政治家は自分の敗北を認めるべきではない

このような大人の態度に出れば、自民党はダブルでポイントを獲得できる。まず、消費税論議に乗ることは相手を助けることになるだろうが、そのときに得点を稼ぎ出すのは野田首相ではなく、谷垣総裁だ。「助かりました。ありがとうございます」と野田首相が頭を下げるシーンを見れば、「谷垣総裁のほうが大人だな」と多くの国民が思うはずだ。

もう一つは、「消費税増税だけでは足りない。もっと経費削減を命がけでやらなければダメだ」と、もっと声高に訴えることが必要だ。
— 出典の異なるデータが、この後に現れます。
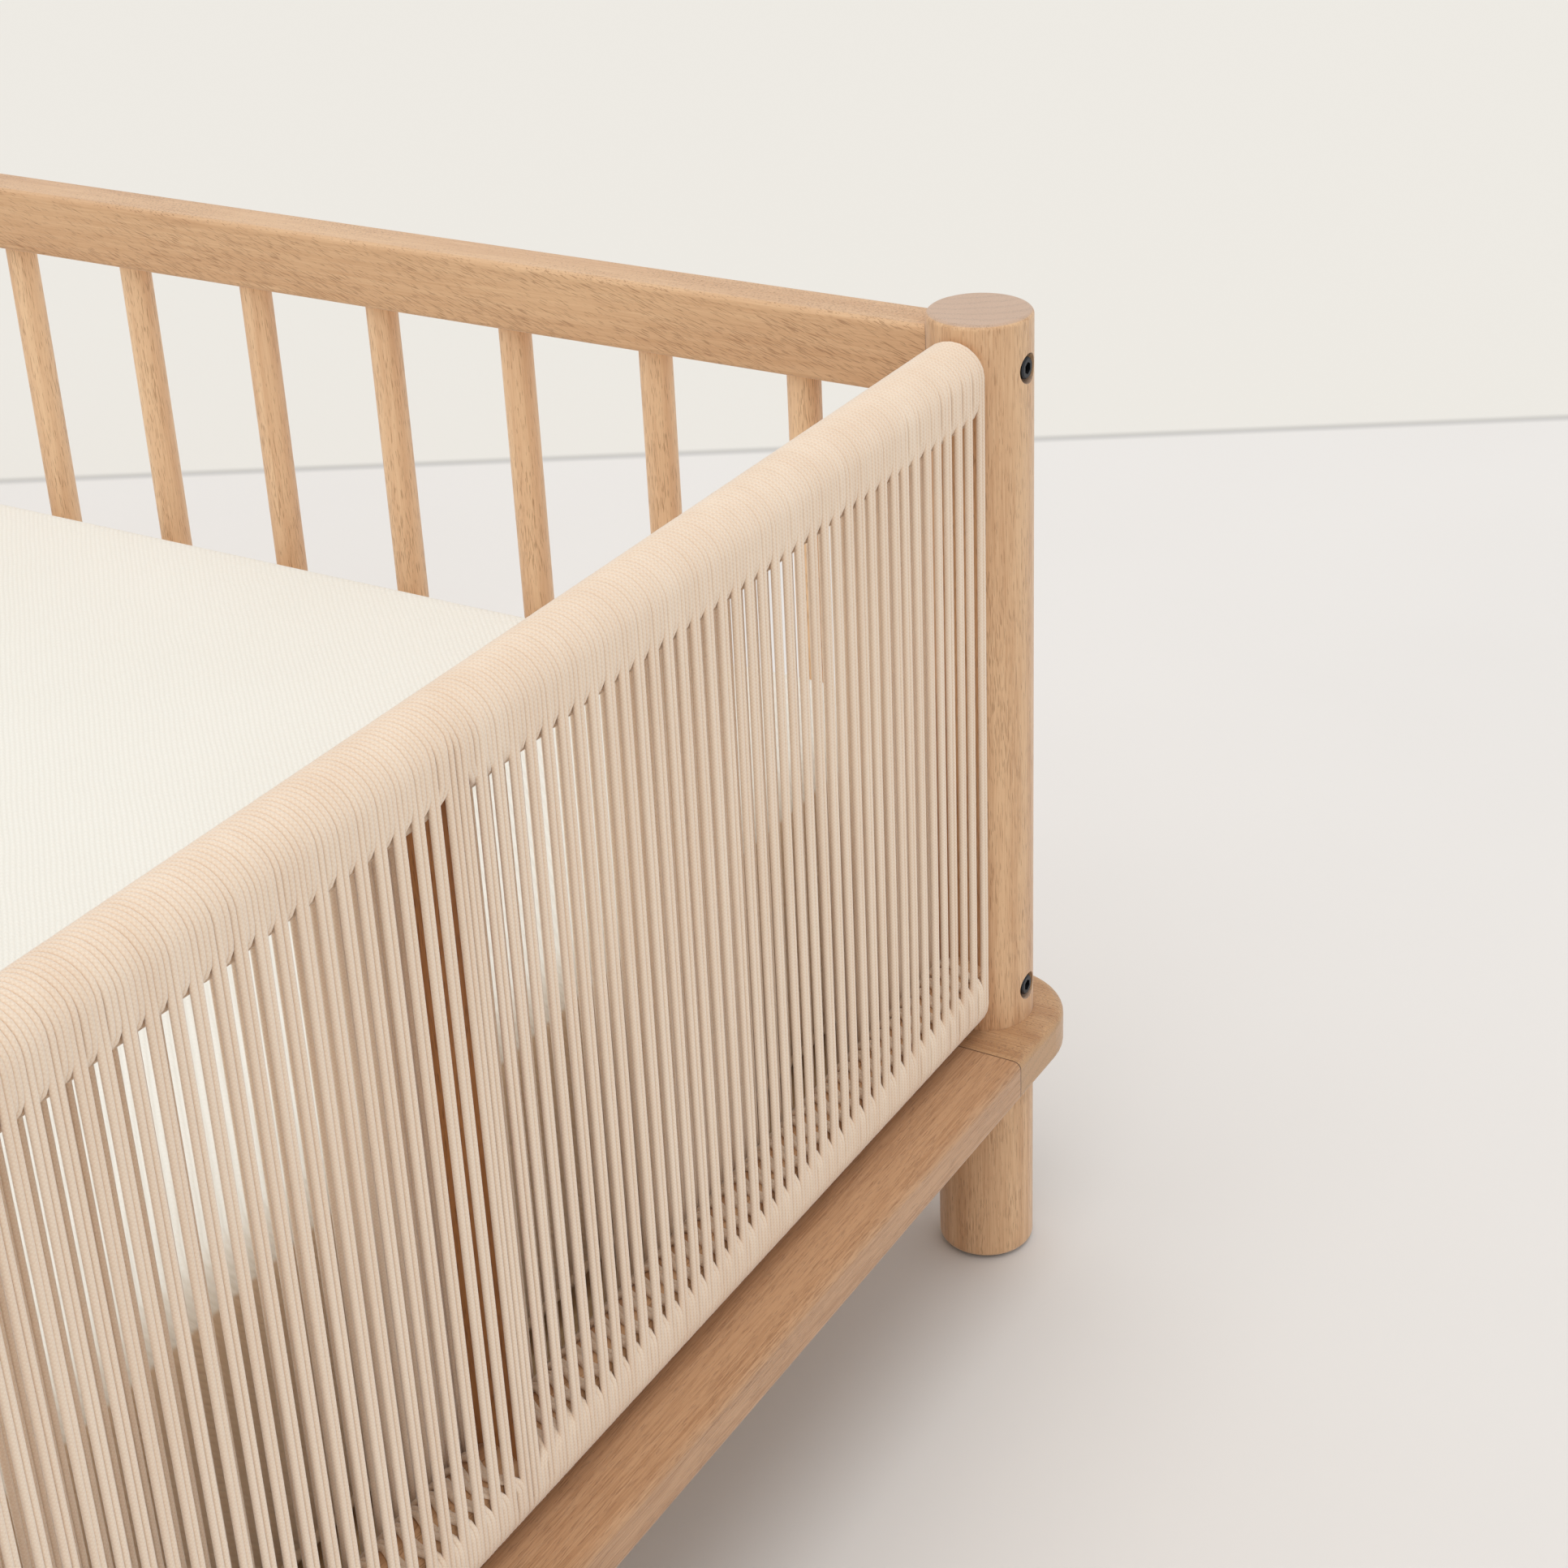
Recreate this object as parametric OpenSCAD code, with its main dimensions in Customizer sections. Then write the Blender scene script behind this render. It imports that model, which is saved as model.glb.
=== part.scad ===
// Baby crib with round oak posts, a board base ring, spindle sides and cord-wound ends.
// A slat base lies on the inner ledge of the ring, and a mattress lies on the slat base.
// Millimetres, +Z up, +X along the crib, origin on the floor at the centre of the footprint.

/* [Overall] */
// Height of the post tops above the floor
crib_h = 502; // [470:1:600]
// Distance between post axes across the crib
span_y = 822; // [782:10:862]
// Number of spindles in each side
spindle_count = 17; // [13:1:18]
// Distance between spindle axes
spindle_pitch = 81; // [76:1:81]
// Distance from a post axis to the nearest spindle axis
spindle_end = 90.5; // [86:0.5:92]

/* [Posts] */
// Diameter of the posts
post_d = 48; // [46:1:50]
// Radius of the rounded edge round the top of a post
post_top_r = 2.5; // [1:0.5:4]
// Radius of the rounded edge round the foot of a post
post_foot_r = 3; // [1:0.5:4]
// Thickness of the glide under each post
glide_t = 2; // [1.5:0.5:3]

/* [Base ring] */
// Height of the top of the ring above the floor
ring_top = 141; // [131:1:151]
// Thickness of the ring's boards
ring_t = 22; // [22:1:24]
// Width of the ring's boards
ring_w = 78; // [76:1:82]
// Radius of the rounded outer edges of the ring
ring_edge_r = 4; // [2:0.5:5]

/* [Side rails] */
// Thickness of the side rails and of the cores of the wound bars
rail_t = 25; // [24:1:26]
// Height of the side rails and of the cores of the wound bars
rail_h = 34; // [34:1:36]
// Radius of the rounded long edges of the side rails
rail_edge_r = 3; // [1:0.5:4]
// Drop from the post tops to the top rails
rail_drop = 7; // [6:1:10]
// Gap between the bottom rails and the ring
rail_gap = 1; // [0.5:0.5:2]
// Diameter of the spindles
spindle_d = 16; // [15:0.5:17]

/* [Cord winding] */
// Diameter of the cord
cord_d = 2.6; // [2.2:0.1:2.7]
// Distance from one pair of strands to the next
pair_pitch = 9.7; // [9.2:0.1:10.4]
// Gap between the winding on the lower bar and the ring
winding_gap = 4; // [2:0.5:5]
// Width of the strut in the middle of each wound end
strut_w = 11; // [8:1:12]
// Depth of the strut, from the outer strands towards the inner ones
strut_t = 24; // [18:1:24]

/* [Bed] */
// Thickness of the slats
slat_t = 10; // [9:1:12]
// Width of the slats
slat_w = 68; // [60:1:70]
// Height of the battens under the slats
batten_h = 13.6; // [12:0.2:15]
// Width of the battens under the slats
batten_w = 22; // [18:1:24]
// Thickness of the mattress
mattress_h = 160; // [120:5:170]
// Thickness of the mattress cover
cover_t = 3; // [2:0.5:4]

/* [Hidden] */
$fn = 64;
STRAND_FN = 24;
SLAT_COUNT = 12;

post_r = post_d / 2;
span_x = (spindle_count - 1) * spindle_pitch + 2 * spindle_end;
post_x = span_x / 2;
post_y = span_y / 2;
cut = 1;                    // how far a cutter reaches past a face
fit_gap = 0.1;              // clearance between a round piece and its bore, on the radius
seat_gap = 0.5;             // clearance past the end of a piece in its blind hole
cope_r = post_r + fit_gap;  // hollow end of a rail or bar where it meets a post

// From a post axis to the square end of a rail before it is hollowed
cope_reach = sqrt(post_r * post_r - rail_t * rail_t / 4) - cut;

ring_half = ring_w / 2;
ring_mid = ring_top - ring_t / 2;
ring_inner_r = 1;

top_rail_z = crib_h - rail_drop - rail_h / 2;
bottom_rail_z = ring_top + rail_gap + rail_h / 2;
tenon_d = 12;
tenon_l = 12;

core_r = rail_t / 2;
wound_r = core_r + cord_d;
winding_rise = 1;           // from the top rails up to the top of the winding
top_bar_z = crib_h - rail_drop + winding_rise - cord_d - rail_h / 2;
bottom_bar_z = ring_top + winding_gap + cord_d + rail_h / 2;
core_round = rail_h / 2 - core_r;     // from a bar's middle to the centre of its round edge
winding_end = 1;            // least gap between the winding and a post
pair_count = floor((span_y - post_d - 2 * winding_end) / pair_pitch);
winding_l = pair_count * pair_pitch;
strand_x = core_r + cord_d / 2;
strand_gap = 0.1;           // between the two strands of a pair
strand_lift = sqrt(wound_r * wound_r - core_r * core_r) + fit_gap;
web_low = bottom_bar_z + core_round + strand_lift;
web_high = top_bar_z - core_round - strand_lift;
strut_tenon_t = 15;         // depth of a strut's tenons, which are as wide as the strut
strut_tenon_l = 14;
strut_cope = 5;             // how far a strut's sides reach up beside a bar's round edge
strut_edge_r = 1.5;

bolt_d = 6;
bolt_head_d = 10;
bolt_head_h = 6.4;
head_chamfer = 0.7;         // at the rim of a bolt's head
bolt_recess_d = 14;
bolt_recess = 7;            // from a post's outermost line to the seat of a bolt head
bolt_cross_top = 10;        // from a top rail's bolt down to the bar bolt that crosses it
bolt_cross_low = 13;        // from a bottom rail's bolt up to the bar bolt that crosses it
socket_w = 5;               // width across the flats of a hexagon socket
socket_deep = 3.5;
nut_d = 10;
nut_l = 20;
nut_in = 62;                // from a post axis to a barrel nut
bar_nut_l = 14;
bolt_l = nut_in + post_r - bolt_recess + nut_d / 2;
pin_d = 6;
pin_rise = 10;              // from a rail's bolt up to its dowel pin
bar_pin_top = 8;            // from a top rail's bolt up to the bar's dowel pin
bar_pin_low = 5;            // from a bottom rail's bolt down to the bar's dowel pin
pin_in_post = 12;
pin_in_rail = 20;

corner_bolt_d = 8;
corner_head_d = 13;
corner_head_h = 6;
corner_recess_d = 15;
corner_recess = 8;
corner_socket_w = 6;
corner_nut_d = 12;
corner_nut_l = 16;
corner_nut_in = 40;         // from a ring joint to the barrel nut in the end stretcher
ring_pin_d = 10;
ring_pin_l = 32;
ring_pin_side = 25;         // from a post axis to each dowel of the ring joint

glide_d = 40;
glide_pin_d = 5;
glide_pin_l = 12;

base_gap_x = 7;             // from the winding to the slat base
base_gap_y = 3.5;           // from the side rails to the slat base
base_l = span_x - 2 * (wound_r + base_gap_x);
base_w = span_y - rail_t - 2 * base_gap_y;
rest_gap = 0.2;             // between pieces that rest on each other but lift apart
base_z = ring_top + rest_gap;
slat_z = base_z + batten_h;
slat_step = (base_l - slat_w) / (SLAT_COUNT - 1);
screw_d = 3.5;
screw_head_d = 7;
screw_head_h = 1.8;
screw_sink = 0.4;           // from the top of a slat down to the flat of a screw's head
screw_l = 20;
batten_y = base_w / 2 - batten_w / 2;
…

そして民主党政権が応えなければ、「無責任だ!」という追い込みをかけることができる。

そうすれば谷垣自民党が消費税増税だけではなく、(官僚出身でありながら)削ることにも非常に熱心だという評判を呼んで、「次はあの人に任せればいい」という流れが国民の中から出てくる可能性がある。

谷垣総裁は、相手を言葉で追い詰めて破綻させるのではなく、「どっちみち自分たちが政権を担うことになるから、我々としてはこうする」という余裕を示し、「早くこういう人にやってもらいたい」という世論を喚起する。これが今、自民党に求められている戦略だ。

首相の座に一番近いとされた前原氏も、「八ッ場ダムの敗北発言」で馬脚を現した。(YOMIURI/AFLO=写真)

八ッ場ダム問題については、それを報じるマスコミも混乱している。前原政調会長の敗北宣言で一件落着、安心して事業が再開できると思っている手合いが多いだろうが、本来正しい主張をしていたのは、前原政調会長だ。

今どきの政治家は言葉の使い方が拙劣きわまりないのはいうまでもないが、もう一人、馬脚を現した政治家がいる。民主党の前原誠司政調会長である。「言うだけ番長」と揶揄され続けてきた御仁だが、政府が八ッ場ダムの建設工事再開を決定したことについて、「党は反対したが、政府に委ねるというのは言い訳でしかない。これは私の敗北だ」とテレビの報道番組で発言した。

前原政調会長は八ッ場ダム事業継続の動きに対して、7億円の本体工事費用を12年度予算に計上することに強く反対していた。しかしながら、野田首相と輿石東幹事長に見殺しにされ、最終的には「政府に委ねる」と容認してしまった。政調会長としての役割をまったく果たせなかったわけだから、「全面敗北」に違いない。しかし政治家という稼業は自分の敗北を腐っても認めるべきではない。前原氏を選んだ京都の有権者、政調会長に選んだ党の同志に対して申し訳が立たないからだ。